I have a string exactly 53 characters long that contains a limited set of possible characters.
[A-Za-z0-9\.\-~_+]{53}
I need to reduce this to length 50 without loss of information and using the same set of characters.
I think it should be possible to compress most strings down to 50 length, but is it possible for all possible length 53 strings? We know that in the worst case 14 characters from the possible set will be unused. Can we use this information at all?
Thanks for reading.
If, as you stated, your output strings have to use the same set of characters as the input string, and if you don’t know anything special about the requirements of the input string, then no, it’s not possible to compress every possible 53-character string down to 50 characters. This is a simple application of the pigeonhole principle.

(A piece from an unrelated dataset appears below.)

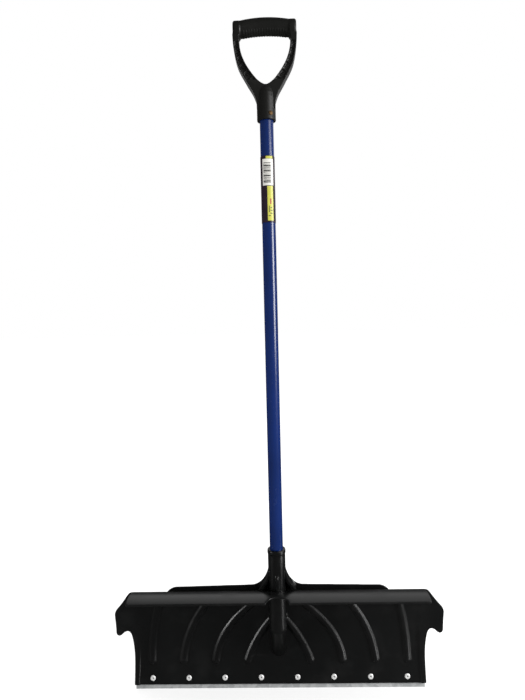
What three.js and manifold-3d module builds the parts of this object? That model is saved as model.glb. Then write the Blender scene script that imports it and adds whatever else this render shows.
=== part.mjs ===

To make this work, you have to change your requirements. You could use a larger set of characters to encode the output (you could get it down to 50 characters if each one had 87 possible values, instead of the 67 in the input). Or you could identify redundancy in the input — perhaps the first character can only be a ‘3’ or a ‘5’, the nineteenth and twentieth are a state abbreviation that can only have 62 different possible values, that sort of thing.
If you can’t do either of those things, you’ll have to use a compression algorithm, like Huffman coding, and accept the fact that some strings will be compressible (and get shorter) and others will not (and will get longer).